セキュリティに関する緊急事態が発生しない限り,Windows XP Service Pack 2(SP2) Release Candidate 2(製品候補版2=RC2)が今週公開される見込みだ。情報筋によると,米Microsoft内部では既にWindows XP SP2 RC2を配布済みで,先週末にはベータ・テスターの手にも渡っているという。しかし,最近Internet Explorer(IE)6に最大級のぜい弱性が見つかった。この問題は,おそらくXP SP2に含まれるセキュリティを強化したIEにも影響を与えるはずで,今までも何度かXP SP2 RC2の公開が遅れる原因にもなっている。もし今度もそういうことになれば,XP SP2の正式出荷は三度延期されることになる。

 XP SP2は,1年以上前に始まった開発当初から紆余曲折があった。開発当初は,バグとセキュリティ上のぜい弱性に対する修正を単に集めたものになるはずだった。しかし,その後2003年夏に起きたMyDoomやSasserによる攻撃を受けて,本来はLonghornのために開発していたセキュリティ技術を,XP SP2に前倒しして実装することになった。

 これらの技術には,Windowsファイアウオール,セキュリティ・センター,サードパーティ製のファイアウオールやウイルス対策ソフトの統合ツール,より安全なIE/Outlook Express/MSN Messengerなどが含まれる。そのような大きな変更によって,SP2の出荷が2004年前半に遅れることを余儀なくされた。しかし,XP SP2 RC1が公開された後の今年5月,MicrosoftはSP2の出荷が夏にずれ込むことを明らかにした。

 ただし今のところ,夏までに出荷できるかどうかは確実ではないようだ。XP SP2 RC2は何度か遅れており,さらに先週,IEに新たに4つのぜい弱性が見つかった。既にこのぜい弱性を利用して,ユーザーが望まないポップアップ広告を表示するアドウエアが作られている。ユーザーの中には,このぜい弱性が,より危険な課金に利用されるのではないかと心配する向きもある。うわさによれば,Microsoftはこの問題に対する緊急パッチを開発しており,毎月のセキュリティ・リリースとは別に配布するという。

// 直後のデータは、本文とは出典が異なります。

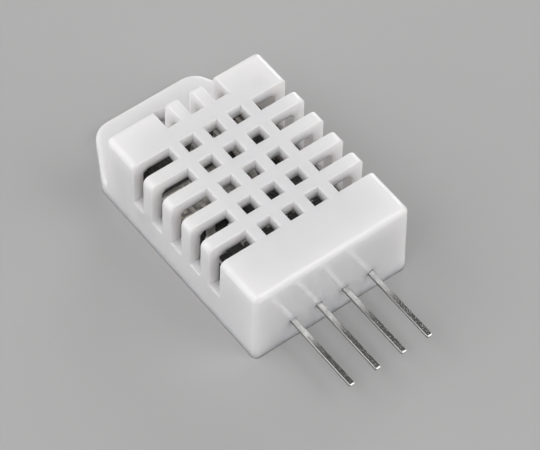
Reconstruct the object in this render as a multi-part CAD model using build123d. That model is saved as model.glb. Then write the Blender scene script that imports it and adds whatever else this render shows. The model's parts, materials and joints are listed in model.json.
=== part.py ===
from build123d import *
import math
import os

# A temperature and humidity sensor module: a snap-together housing with a grille roof and a mounting
# ear, and inside it a circuit board that carries the sensing plate, the thermistor and four flat
# terminal pins. Millimetres. +Z points up through the grille and +Y towards the ear. The origin is the
# centre of the housing's back face, ear left out.

# Housing block
body_width = 15.1
body_length = 20.0
body_height = 7.7
side_draft = 0.2
end_draft = 1.5
corner_radius = 0.5
roof_edge_radius = 0.6
side_wall_thickness = 1.05
end_wall_thickness = 1.25
roof_thickness = 1.25
cavity_chamfer = 0.35

# Mounting ear
ear_reach = 5.1
ear_thickness = 1.5
ear_shoulder = 0.35
ear_taper = 29.0
ear_corner_radius = 2.0
ear_shoulder_radius = 1.5
ear_edge_radius = 0.4
ear_root_overlap = 1.0
ear_hole_radius = 1.3
ear_hole_offset = 2.2

# Grille
grille_columns = 3
grille_rows = 5
column_pitch = 2.35
row_pitch = 2.5
opening_width = 1.33
opening_length = 1.36
grille_centre_y = 0.41
end_slot_depth = 2.34
rail_height = 3.2
slot_mouth_radius = 0.1
opening_mouth_bevel = 0.08

# Terminal pins
pin_names = ("ground", "spare", "data", "power")
pin_pitch = 2.54
pin_width = 0.5
pin_thickness = 0.3
pin_height = 2.2
pin_reach = 7.4
pin_edge_bevel = 0.05
pin_tip_bevel = 0.08
pin_window_clearance = 0.04

# Circuit board
board_thickness = 0.8
board_side_gap = 0.2
board_pin_end_gap = 0.3
board_ear_end_gap = 0.6
board_corner_radius = 0.4
pad_width = 1.1
pad_length = 2.6
pad_thickness = 0.05
pad_setback = 0.3

# Solder on the pads
joint_spread = 0.28
joint_height = 0.34
joint_end_margin = 0.15

# Back cover
cover_clearance = 0.1
cover_thickness = 1.2
cover_corner_radius = 0.25
rib_inset = 1.4
rib_thickness = 0.6
rib_length = 11.0
rib_centre_y = 1.2
cross_rib_height = 0.6
cross_rib_pitch = 4.5
cross_rib_count = 3

# Snap hooks of the back cover and their recesses
hook_pitch = 9.0
hook_length = 2.2
hook_thickness = 0.65
hook_top_gap = 0.1
hook_barb = 0.25
hook_barb_height = 0.5
recess_depth = 0.35
recess_margin = 0.15

# Posts that hold the board down
post_width = 1.4
post_depth = 0.8
post_inset = 0.3

# Humidity sensing plate
plate_width = 5.7
plate_length = 4.3
plate_thickness = 0.5
plate_edge_gap = 0.1
plate_offset_y = 2.8
spacer_thickness = 0.3
spacer_inset = 0.5
comb_thickness = 0.04
comb_margin = 0.28
comb_bus = 0.3
comb_finger = 0.32
comb_gap = 0.28
comb_land_length = 0.9
film_thickness = 0.04
film_overhang = 0.1
film_start = 1.8

# Leads of the sensing plate
lead_spacing = 2.2
lead_width = 0.8
lead_thickness = 0.15
lead_run = 0.6
lead_foot = 0.7
lead_bend_bevel = 0.1
lead_joint_spread = 0.2
lead_joint_height = 0.12

# Thermistor, a glass sleeve that lies along the board
sleeve_radius = 0.32
sleeve_length = 3.4
sleeve_centre_x = 1.72
sleeve_end_gap = 2.85
sleeve_turn = 7.0
sleeve_rise = 0.12
wire_radius = 0.14
wire_sides = 6
wire_run = 0.75
wire_bend_radius = 0.3

# Controller
chip_width = 8.65
chip_length = 3.9
chip_thickness = 1.4
chip_standoff = 0.12
chip_bevel = 0.18
chip_centre_x = 0.9
chip_setback = 3.5
chip_dimple_radius = 0.35
chip_dimple_depth = 0.06
chip_dimple_inset = 0.8
chip_lead_count = 7
chip_lead_pitch = 1.27
chip_lead_width = 0.42
chip_lead_thickness = 0.2
chip_lead_shoulder = 0.2
chip_lead_foot = 0.4

# Small parts on the board
resistor_length = 1.6
resistor_width = 0.8
resistor_height = 0.45
resistor_count = 3
resistor_edge_gap = 1.15
resistor_pitch = 2.0
capacitor_length = 1.6
capacitor_width = 0.9
capacitor_height = 0.8
capacitor_count = 3
capacitor_pitch = 2.2
capacitor_edge_gap = 1.1
lone_capacitor_step_x = 2.73
lone_capacitor_step_y = -1.3
end_cap_length = 0.3
end_cap_overlap = 0.03
toe_length = 0.15
toe_height = 0.22

half_width = body_width / 2
half_length = body_length / 2
cavity_width = body_width - 2 * side_wall_thickness
cavity_length = body_length - 2 * end_wall_thickness
roof_underside = body_height - roof_thickness
board_bottom = pin_height + pin_thickness / 2 + pad_thickness
board_top = board_bottom + board_thickness
board_width = cavity_width - 2 * board_side_gap
board_start_y = -cavity_length / 2 + board_pin_end_gap
board_end_y = cavity_length / 2 - board_ear_end_gap
board_centre_y = (board_start_y + board_end_y) / 2
pin_xs = [(i - (len(pin_names) - 1) / 2) * pin_pitch for i in range(len(pin_names))]
column_xs = [(i - (grille_columns - 1) / 2) * column_pitch for i in range(grille_columns)]
row_ys = [grille_centre_y + (i - (grille_rows - 1) / 2) * row_pitch for i in range(grille_rows)]
side_slot_inner_x = column_xs[-1] + column_pitch - opening_width / 2
plate_centre_x = -board_width / 2 + plate_edge_gap + plate_width / 2
plate_centre_y = board_centre_y + plate_offset_y
plate_bottom = board_top + spacer_thickness
plate_top = plate_bottom + plate_thickness
comb_top = plate_top + comb_thickness
sleeve_centre_y = board_end_y - sleeve_end_gap - sleeve_length / 2
sleeve_axis_height = sleeve_rise + sleeve_radius
chip_centre_y = board_start_y + chip_setback
resistor_size = (resistor_length, resistor_width, resistor_height)
capacitor_size = (capacitor_length, capacitor_width, capacitor_height)


def block(x_range, y_range, z_range):
    """A box from its lowest and highest X, Y and Z."""
    sizes = [high - low for low, high in (x_range, y_range, z_range)]
    centre = [(high + low) / 2 for low, high in (x_range, y_range, z_range)]
    return Pos(*centre) * Box(*sizes)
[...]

 ところでMicrosoftは,ユーザーに対して「安全なブラウジング」を推奨し,Webサイトで安全にブラウジングするための方法を公開している。その中では,例えばIEのセキュリティ設定を高(High)にするよう推奨している。しかし,そうではなく,私は別のブラウザを利用することを勧める。私は無償のMozilla Firefox(継続的に開発中)を利用しているし,Opera 7.51もいいだろう。どちらのブラウザも,IEよりも安全で,機能も高い。